Nine times out of ten, I would tell you that keyword search is the best choice for targeted, cost-effective online advertising. That's the rule of thumb. But a recent client campaign was a good example of why hard data rules in internet marketing.
One of our clients provides very accurate real-time captioning services. While her work impacts the deaf and hard of hearing community, her target audience is actually the administration of colleges and universities, as well as certain government agencies, who are required by the Americans with Disabilities Act to offer captioning and other accessibility services to deaf and hard of hearing students and citizens.
She had a very modest budget, so our first response was to use keyword search. One of the things Makespace does really well is build sites that are conversion optimized—with simple, prominent forms and calls-to-action so that site visitors become business leads or customers.

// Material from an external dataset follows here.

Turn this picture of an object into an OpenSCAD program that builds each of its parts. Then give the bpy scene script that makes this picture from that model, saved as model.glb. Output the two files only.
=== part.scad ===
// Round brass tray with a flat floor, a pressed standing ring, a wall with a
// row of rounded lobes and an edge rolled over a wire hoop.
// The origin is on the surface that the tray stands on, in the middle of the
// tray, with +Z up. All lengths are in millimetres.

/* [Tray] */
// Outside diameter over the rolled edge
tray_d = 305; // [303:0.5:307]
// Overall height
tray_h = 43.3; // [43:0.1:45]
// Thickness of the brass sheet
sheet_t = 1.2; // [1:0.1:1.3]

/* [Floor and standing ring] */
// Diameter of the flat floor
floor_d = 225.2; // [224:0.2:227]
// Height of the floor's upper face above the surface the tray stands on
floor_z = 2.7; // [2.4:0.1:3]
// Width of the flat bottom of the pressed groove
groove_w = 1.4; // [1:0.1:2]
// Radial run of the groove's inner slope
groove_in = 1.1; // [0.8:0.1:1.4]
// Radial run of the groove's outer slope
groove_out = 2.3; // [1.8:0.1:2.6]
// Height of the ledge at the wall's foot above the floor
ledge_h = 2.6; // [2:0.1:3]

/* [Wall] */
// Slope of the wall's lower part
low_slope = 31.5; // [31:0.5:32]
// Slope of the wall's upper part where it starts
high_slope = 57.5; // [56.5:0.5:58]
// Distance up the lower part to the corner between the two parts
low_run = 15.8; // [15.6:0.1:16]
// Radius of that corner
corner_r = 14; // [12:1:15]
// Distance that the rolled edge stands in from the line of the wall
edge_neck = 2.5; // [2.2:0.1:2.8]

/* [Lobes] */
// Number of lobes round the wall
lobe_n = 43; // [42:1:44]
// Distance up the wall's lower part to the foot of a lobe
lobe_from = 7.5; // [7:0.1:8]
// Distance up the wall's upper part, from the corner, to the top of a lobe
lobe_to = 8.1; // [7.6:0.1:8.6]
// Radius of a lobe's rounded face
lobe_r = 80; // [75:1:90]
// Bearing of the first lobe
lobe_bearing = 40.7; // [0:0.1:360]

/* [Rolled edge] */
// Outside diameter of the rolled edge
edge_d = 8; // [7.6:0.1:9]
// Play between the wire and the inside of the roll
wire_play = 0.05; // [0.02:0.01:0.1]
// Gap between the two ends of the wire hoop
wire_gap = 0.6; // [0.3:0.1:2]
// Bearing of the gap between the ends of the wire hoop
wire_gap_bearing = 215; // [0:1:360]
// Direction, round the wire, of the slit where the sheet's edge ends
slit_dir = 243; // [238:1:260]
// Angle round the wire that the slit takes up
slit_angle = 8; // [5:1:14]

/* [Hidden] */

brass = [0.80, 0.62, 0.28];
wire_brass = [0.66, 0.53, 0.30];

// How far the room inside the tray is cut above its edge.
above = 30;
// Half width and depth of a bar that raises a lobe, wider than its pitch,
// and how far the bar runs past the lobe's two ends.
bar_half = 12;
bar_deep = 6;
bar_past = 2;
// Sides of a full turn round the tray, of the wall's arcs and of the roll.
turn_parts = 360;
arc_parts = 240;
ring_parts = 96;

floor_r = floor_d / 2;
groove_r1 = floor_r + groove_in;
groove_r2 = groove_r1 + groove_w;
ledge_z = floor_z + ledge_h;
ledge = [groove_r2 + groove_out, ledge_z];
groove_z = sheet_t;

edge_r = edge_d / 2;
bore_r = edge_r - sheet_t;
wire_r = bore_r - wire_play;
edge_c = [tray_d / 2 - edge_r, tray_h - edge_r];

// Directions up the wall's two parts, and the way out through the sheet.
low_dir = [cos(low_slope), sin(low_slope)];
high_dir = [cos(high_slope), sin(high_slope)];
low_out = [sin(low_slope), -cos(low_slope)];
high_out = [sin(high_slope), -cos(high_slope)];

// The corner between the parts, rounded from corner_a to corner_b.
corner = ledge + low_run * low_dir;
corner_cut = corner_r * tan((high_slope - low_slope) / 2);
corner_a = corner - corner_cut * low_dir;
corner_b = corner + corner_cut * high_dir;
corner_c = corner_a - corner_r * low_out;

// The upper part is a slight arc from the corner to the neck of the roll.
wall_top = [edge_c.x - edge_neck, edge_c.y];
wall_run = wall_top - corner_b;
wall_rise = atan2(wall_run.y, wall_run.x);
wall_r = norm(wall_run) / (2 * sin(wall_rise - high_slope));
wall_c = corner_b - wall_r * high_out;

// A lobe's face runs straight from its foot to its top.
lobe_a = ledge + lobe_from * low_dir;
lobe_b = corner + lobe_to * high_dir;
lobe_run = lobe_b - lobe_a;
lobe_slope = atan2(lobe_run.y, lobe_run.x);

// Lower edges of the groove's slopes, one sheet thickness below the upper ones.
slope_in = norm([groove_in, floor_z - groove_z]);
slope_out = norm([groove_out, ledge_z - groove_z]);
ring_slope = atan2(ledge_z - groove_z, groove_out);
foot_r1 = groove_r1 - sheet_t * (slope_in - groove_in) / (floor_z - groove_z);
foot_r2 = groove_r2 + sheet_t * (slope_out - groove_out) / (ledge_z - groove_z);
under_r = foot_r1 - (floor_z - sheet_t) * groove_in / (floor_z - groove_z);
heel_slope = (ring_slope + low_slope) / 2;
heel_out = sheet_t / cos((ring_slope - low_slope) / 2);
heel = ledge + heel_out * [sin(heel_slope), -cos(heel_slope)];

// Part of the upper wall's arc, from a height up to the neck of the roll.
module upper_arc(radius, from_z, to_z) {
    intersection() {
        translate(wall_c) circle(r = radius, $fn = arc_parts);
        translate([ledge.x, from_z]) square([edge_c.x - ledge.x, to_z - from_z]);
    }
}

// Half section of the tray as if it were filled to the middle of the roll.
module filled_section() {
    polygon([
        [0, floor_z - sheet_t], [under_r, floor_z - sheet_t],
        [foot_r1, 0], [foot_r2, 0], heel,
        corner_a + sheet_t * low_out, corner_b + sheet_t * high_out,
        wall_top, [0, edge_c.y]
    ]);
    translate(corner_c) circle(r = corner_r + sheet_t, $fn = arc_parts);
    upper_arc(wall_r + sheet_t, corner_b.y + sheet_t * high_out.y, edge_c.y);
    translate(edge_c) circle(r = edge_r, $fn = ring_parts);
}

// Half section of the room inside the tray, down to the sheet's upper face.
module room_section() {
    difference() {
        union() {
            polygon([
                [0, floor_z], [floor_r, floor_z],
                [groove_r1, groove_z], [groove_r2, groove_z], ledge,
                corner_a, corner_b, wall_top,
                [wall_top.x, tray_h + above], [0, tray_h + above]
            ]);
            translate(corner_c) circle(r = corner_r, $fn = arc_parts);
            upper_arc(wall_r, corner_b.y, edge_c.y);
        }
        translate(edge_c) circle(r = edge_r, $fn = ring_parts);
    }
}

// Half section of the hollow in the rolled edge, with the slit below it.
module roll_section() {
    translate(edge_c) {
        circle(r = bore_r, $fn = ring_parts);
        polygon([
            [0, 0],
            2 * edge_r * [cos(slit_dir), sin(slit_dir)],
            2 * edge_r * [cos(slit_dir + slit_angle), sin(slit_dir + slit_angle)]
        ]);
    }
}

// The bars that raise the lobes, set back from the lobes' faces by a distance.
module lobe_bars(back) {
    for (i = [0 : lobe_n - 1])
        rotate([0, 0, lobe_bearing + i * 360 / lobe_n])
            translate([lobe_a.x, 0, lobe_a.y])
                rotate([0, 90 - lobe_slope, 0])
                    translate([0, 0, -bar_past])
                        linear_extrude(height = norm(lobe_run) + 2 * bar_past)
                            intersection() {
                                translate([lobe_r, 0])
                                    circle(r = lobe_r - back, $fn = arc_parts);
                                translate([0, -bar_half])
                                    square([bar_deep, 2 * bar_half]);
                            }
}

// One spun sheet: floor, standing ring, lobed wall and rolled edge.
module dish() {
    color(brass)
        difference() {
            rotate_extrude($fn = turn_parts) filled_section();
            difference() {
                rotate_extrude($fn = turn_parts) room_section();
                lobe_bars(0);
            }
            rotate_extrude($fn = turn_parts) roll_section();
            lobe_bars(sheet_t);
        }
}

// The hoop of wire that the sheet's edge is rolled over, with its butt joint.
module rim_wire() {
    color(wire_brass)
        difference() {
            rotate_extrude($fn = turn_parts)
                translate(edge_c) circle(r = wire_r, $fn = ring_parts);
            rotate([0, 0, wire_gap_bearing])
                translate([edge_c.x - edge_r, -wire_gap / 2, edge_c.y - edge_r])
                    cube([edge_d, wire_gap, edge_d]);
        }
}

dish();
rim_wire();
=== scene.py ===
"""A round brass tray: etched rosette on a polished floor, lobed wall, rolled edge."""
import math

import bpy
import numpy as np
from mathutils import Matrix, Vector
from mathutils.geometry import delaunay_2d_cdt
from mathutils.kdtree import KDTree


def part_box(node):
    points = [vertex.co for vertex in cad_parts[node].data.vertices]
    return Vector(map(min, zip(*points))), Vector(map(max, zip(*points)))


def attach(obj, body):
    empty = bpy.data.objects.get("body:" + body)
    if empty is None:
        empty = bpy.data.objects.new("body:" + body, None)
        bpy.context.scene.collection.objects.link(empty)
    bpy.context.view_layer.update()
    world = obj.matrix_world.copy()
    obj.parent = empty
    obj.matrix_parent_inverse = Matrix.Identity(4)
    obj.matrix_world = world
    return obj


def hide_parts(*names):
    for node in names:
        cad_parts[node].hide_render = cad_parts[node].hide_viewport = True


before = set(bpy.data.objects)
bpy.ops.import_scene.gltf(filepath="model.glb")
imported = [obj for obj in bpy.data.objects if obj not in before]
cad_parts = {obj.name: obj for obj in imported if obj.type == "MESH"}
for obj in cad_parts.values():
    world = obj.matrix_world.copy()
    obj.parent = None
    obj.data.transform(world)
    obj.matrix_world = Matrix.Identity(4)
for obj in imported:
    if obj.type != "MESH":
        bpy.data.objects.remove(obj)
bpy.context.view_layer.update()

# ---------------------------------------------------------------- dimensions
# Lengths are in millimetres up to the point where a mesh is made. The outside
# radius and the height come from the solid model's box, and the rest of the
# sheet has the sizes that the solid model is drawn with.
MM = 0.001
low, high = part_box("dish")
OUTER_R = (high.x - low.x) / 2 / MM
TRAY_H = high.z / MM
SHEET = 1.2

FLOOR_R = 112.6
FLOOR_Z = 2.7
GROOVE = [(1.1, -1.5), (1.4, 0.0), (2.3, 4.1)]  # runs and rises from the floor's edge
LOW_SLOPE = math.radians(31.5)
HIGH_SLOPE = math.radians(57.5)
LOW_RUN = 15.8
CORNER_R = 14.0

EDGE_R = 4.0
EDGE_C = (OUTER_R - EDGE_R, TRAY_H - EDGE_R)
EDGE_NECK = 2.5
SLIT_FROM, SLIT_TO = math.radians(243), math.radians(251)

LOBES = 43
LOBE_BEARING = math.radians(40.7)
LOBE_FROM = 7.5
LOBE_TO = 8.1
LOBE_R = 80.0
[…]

However, the traffic coming from her Adwords campaign was not converting into business leads for our client.
We took a second look at the site to make sure we hadn't missed any clear opportunities for greater conversion optimization. We recommended that she create some link-bait content around ADA and Section 503 compliance (her most compelling “reason to buy” her services). Then we looked at the Adwords campaign data.
Surprisingly, almost none of her campaign traffic was coming from keyword search. Nearly all the clicks were coming from Google's Display Network. This was odd enough that we looked a little deeper. The keywords related to her industry had low search volume levels to begin with, and a relatively high cost-per-click. She couldn't compete in keyword search with her much larger competitors.

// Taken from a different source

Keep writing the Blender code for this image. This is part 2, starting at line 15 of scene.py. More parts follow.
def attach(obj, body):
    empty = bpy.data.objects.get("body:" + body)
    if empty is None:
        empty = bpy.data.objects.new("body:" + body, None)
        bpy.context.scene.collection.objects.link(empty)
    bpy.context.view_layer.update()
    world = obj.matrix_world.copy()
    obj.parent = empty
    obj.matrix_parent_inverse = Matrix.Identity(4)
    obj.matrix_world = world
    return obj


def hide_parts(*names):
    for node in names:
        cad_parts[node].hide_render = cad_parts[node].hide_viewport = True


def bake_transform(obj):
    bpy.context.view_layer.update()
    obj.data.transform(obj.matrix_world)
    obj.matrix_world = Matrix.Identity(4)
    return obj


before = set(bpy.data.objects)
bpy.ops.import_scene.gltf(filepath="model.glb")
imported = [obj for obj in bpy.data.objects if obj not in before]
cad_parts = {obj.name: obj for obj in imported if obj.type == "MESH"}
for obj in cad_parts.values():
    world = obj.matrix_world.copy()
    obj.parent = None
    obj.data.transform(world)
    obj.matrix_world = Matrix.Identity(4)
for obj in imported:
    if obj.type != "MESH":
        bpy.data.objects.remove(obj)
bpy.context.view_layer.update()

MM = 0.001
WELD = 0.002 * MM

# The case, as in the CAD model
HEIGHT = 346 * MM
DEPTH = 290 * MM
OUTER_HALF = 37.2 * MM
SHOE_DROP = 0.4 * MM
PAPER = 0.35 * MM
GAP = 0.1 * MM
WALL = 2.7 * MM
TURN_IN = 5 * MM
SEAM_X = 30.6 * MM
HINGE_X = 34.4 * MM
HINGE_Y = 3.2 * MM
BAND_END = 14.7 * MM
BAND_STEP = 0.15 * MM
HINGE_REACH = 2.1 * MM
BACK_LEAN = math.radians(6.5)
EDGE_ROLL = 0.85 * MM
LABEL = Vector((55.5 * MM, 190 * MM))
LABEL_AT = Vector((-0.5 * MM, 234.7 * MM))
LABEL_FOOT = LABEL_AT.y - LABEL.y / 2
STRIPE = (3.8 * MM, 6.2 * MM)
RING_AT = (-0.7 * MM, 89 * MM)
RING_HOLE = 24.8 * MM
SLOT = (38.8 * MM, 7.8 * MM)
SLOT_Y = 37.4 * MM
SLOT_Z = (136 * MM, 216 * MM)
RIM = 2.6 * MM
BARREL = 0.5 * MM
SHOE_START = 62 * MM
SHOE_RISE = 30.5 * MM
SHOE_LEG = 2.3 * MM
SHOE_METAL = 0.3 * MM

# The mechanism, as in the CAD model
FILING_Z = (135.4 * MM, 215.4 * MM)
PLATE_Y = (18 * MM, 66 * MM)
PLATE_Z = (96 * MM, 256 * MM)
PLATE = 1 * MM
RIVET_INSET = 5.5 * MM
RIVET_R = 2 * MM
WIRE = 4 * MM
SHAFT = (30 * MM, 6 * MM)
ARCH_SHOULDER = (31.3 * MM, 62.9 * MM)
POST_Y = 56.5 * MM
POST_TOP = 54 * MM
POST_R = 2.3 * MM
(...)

But that wasn't where the real answer to her conversion problem lay. When we looked at where her clicks were coming from in more detail, we discovered that the placements delivering clicks were incredibly telling when it came to user intent. The clicks were coming from ad placements next to two different types of content: videos and articles aimed at the deaf community, and videos and articles about how to start a career in captioning.
While these visitors were obviously very interested in her services (after all, they clicked through), they were not her target audience and not potential converting business leads.

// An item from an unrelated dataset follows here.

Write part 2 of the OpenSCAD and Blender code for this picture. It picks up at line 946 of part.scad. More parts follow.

We briefly considered doing managed placements and laboriously filtering where the placements appeared in the Display Network, but then we had another idea. LinkedIn offered display ads very similar to Google text ads, and could be targeted by the industry of the user with a really high degree of accuracy. We turned off the Adwords campaign, created some compelling ADA/Section 502 ads, and targeted a LinkedIn ads campaign to only U.S. professionals at a management level or above, working in post-secondary education.
The results were startling. The LinkedIn campaign delivered comparable CPC to the Adwords campaign, with higher total impressions and lower CPM. But the real value was that unlike the Adwords campaign, these ads were reaching our client's target audience. Instead of throwing her ad dollars away on text ads that weren't going to ever translate into customers, she immediately started raising her visibility among her target customer base.
We learned a lot from this campaign. Most importantly, that heuristics (“rules of thumb”) are a great place to start your internet marketing strategy, but they're no replacement for digging into the data.